Tasting note:Golden colour with pale straw hue. A delightful, exotic nose, that requires some gentle coaxing to really blossom. Gentle agitation in the glass, warm it up in your hands, or, add a drop of water, whatever your preference. Some may like to do all three, regardless, the effort well and truly justifies the rewards. Top notes of heavily malted hot chocolate, mandarine, then faint hints of liquorice and spicy plum pudding hover above a distinct spicy layer of anise, fenugreek, turmeric and pepper. The palate delivers a big, richly textured, almost oily mouthfeel. Intense, yet balanced. Flavours take time to wake up, then build into a rich, deep, heavily fruited 'malt bomb', delivering strong port cask influenced flavours of spicy plum pudding, raisins and mixed peel, before giving way to the liquorice and spice lurking underneath. Long spicy plum aftertaste.43.0% Alc./Vol.
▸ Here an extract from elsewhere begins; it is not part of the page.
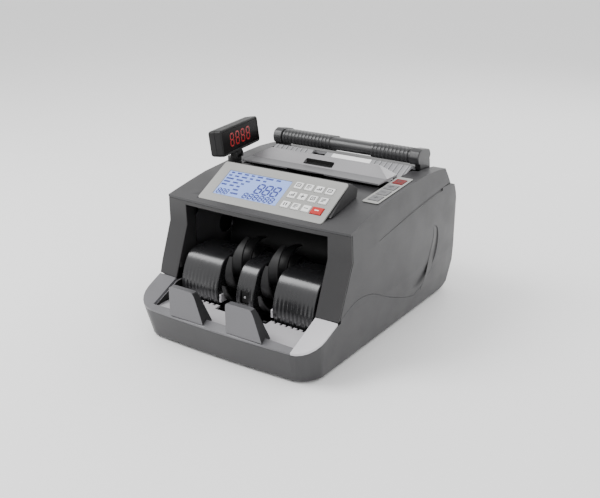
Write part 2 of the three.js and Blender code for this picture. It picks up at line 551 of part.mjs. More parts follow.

Lark's Slainte Tasmanian Malt Whisky Liqueur (350ml)
Tasting note:A glorious liqueur produced by Mrs Lark (wife of Bill, mother of Kristy) in her 'why should you have all of the fun' 80 litre pot still. The recipe is a closely guarded secret. With results as spectacular of this, who can blame her?! To be frank, this liqueur is not cheap, and was the subject of considerable discussion amongst the buyers at Nicks Wine Merchants. The fundamental issue - will staff be able to resist temptation?... Unfortunately, the price puts it out of reach as an 'everyday' tipple, however, its charms simply cannot be resisted. This is a glorious, indulgent liqueur, which deserves a quiet moment of your time once in a while.  Bright gold colour with pale straw hue. A superb nose, offering aromas of Haigh's Chocolate Ginger (a Melbourne delight!), fresh liquorice and a touch of citrus above mountain pepperberry (as seen in Lark's Vodka & Gin). The palate is thick and luscious, showing strong, honeycomb flavours above pepperberry, liquorice and ginger, with hints of milk chocolate emerging. Very spicy back palate. The finish is long and warming, dominated by sweet, spicy, pepperberry flavours. Warm spicy chocolate, orange and honey aftertaste. Wonderful stuff! 37.0% Alc./Vol.